■ RECORD EXCERPTS
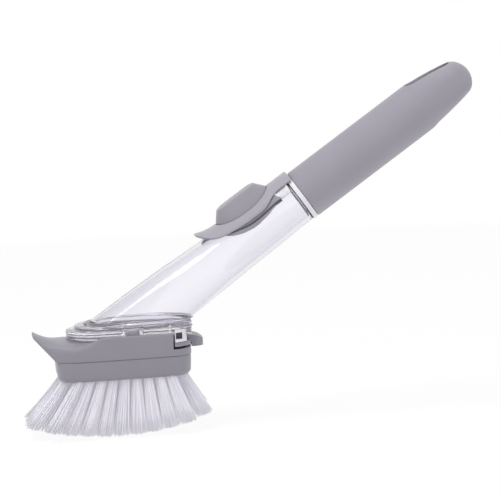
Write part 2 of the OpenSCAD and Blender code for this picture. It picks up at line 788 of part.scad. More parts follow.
reservoir_tube();
reservoir_foot();
outlet_valve();
valve_retainer();
pump_diaphragm();
pump_bezel();
push_button();
neck_seal();
handle_socket();
handle_core();
handle_grip();
head_carrier();
brush_block();
tuft_row(0);  // tuft_row_1
tuft_row(1);  // tuft_row_2
tuft_row(2);  // tuft_row_3
tuft_row(3);  // tuft_row_4
tuft_row(4);  // tuft_row_5
tuft_row(5);  // tuft_row_6
tuft_row(6);  // tuft_row_7
tuft_anchors();
release_tab();
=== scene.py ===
"""Soap dispensing dish wand: looks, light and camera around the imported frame."""

import math

import bmesh
import bpy
import numpy as np
from mathutils import Matrix, Vector


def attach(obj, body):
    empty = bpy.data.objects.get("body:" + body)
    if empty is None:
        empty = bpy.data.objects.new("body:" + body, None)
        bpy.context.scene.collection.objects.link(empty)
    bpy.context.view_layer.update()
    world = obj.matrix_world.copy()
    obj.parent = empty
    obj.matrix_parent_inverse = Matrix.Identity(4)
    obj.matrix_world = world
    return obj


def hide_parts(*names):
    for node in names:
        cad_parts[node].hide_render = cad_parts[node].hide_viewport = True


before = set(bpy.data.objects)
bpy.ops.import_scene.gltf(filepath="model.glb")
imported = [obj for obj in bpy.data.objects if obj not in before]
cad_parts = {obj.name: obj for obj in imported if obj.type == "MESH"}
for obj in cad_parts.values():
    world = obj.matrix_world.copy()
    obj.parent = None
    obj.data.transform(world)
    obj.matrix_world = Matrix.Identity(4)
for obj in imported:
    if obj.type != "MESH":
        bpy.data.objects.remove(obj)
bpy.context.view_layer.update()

MM = 0.001

# Places in the part's frame, mm
TILT = math.radians(33.7)
COS, SIN = math.cos(TILT), math.sin(TILT)
NECK_X, NECK_Z = 112.6, 127.4
HEAD_X, HEAD_L, HEAD_W, HEAD_CORNER = 4.7, 77.0, 50.0, 13.0
SIDE_BULGE = 1.6
BRISTLE_H, BLOCK_H = 30.9, 12.4
SEAM_Z = BRISTLE_H + BLOCK_H
RIM_Z = SEAM_Z + 13.0
DECK_Z = RIM_Z - 2.0
FOOT_Z = DECK_Z + 0.2
FLANGE_Z = FOOT_Z + 4.5
BASE_Z = FLANGE_Z + 2.6
BASE_X, BASE_L, BASE_W = 14.9, 60.2, 34.4
FRONT_X, REAR_X = HEAD_X - HEAD_L / 2, HEAD_X + HEAD_L / 2
TIP_X = FRONT_X - 12.0
OUTLET_X = 11.05


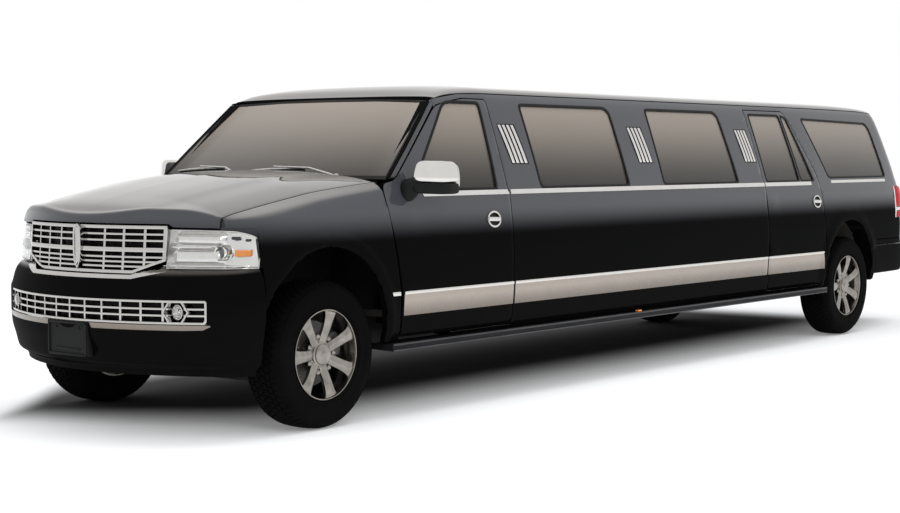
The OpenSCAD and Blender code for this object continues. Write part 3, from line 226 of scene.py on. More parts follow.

■ WHAT IS EXPECTED
Using the records above, select and copy every line that has the word "More".

■ EXERCISE SOLUTION
Write part 2 of the OpenSCAD and Blender code for this picture. It picks up at line 788 of part.scad. More parts follow.
The OpenSCAD and Blender code for this object continues. Write part 3, from line 226 of scene.py on. More parts follow.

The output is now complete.